Over the years, I’ve wondered exactly how much my decision not to go with the company that offered me a matching 401(k) and my tandem decision not to make any 401(k) contributions at all that year. It took me until last week to finally run the numbers using an investment calculator – and I wish I hadn’t.

  • Pretax, I would have made $1708 a month at the Florida job
  • To max out the matching 401(k) of 10 percent, I would have had to put in $170.80 a month into my employer-sponsored account
  • Even if I only stayed at the job nine months – the length of time I ultimately spent at the Macon station – I would have made a total of $1,537.50 in 401(k) contributions
  • The Florida station would have matched that, bringing my total contributions to $3,075

The investment calculator – I like the one on Dave Ramsey’s website (even though I don’t like just about anything else he has to say) – showed that even if I never contributed another dime to that account, it would have been worth close to $27,000 by the time my husband and I reached age 59 1/2, assuming a modest six percent return. Take the estimated return up to eight percent, and my nine months of matching contributions would have turned into nearly $55,000 by my 60th birthday.

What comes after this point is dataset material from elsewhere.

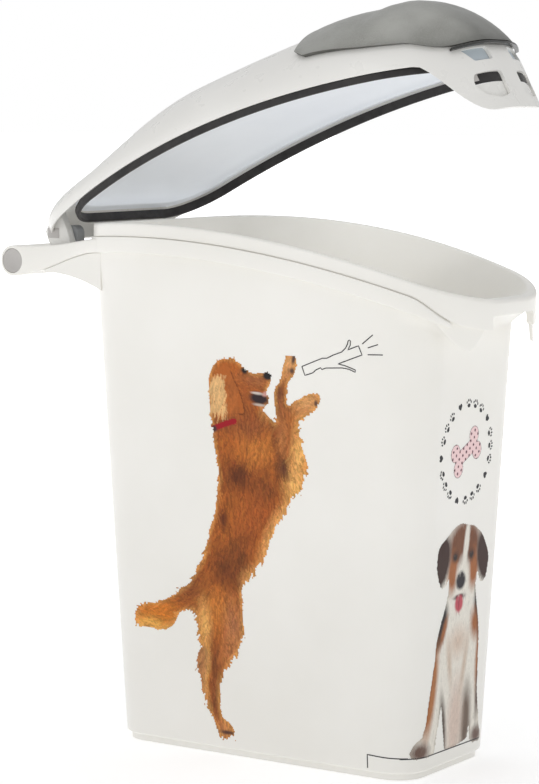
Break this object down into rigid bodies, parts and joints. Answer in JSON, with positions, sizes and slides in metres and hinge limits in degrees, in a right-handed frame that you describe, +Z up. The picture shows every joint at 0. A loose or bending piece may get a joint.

Instead, I opted for the quick money – $500 extra that, judging by my lifestyle at the time, probably went to cheap Mexican food and platform espadrilles.

The Lesson Learned

It didn’t take me long to realize my mistake. During contract negotiations for my second job, I made sure a matching 401(k) was part of my compensation package – although it wasn’t nearly as lucrative as what the station in Tallahassee had offered me just a year earlier.

The take home lesson here?

First, it’s never too early to invest. Even if I’d only put in three percent of my annual salary, I’d still have returned thousands of dollars on my original investment by the time I retired. The second lesson is even simpler: if your company offers you a matching 401(k), take advantage of it. It’s free money – and who in their right mind is going to walk away from that?

Reader, what’s your dumbest investment decision ever?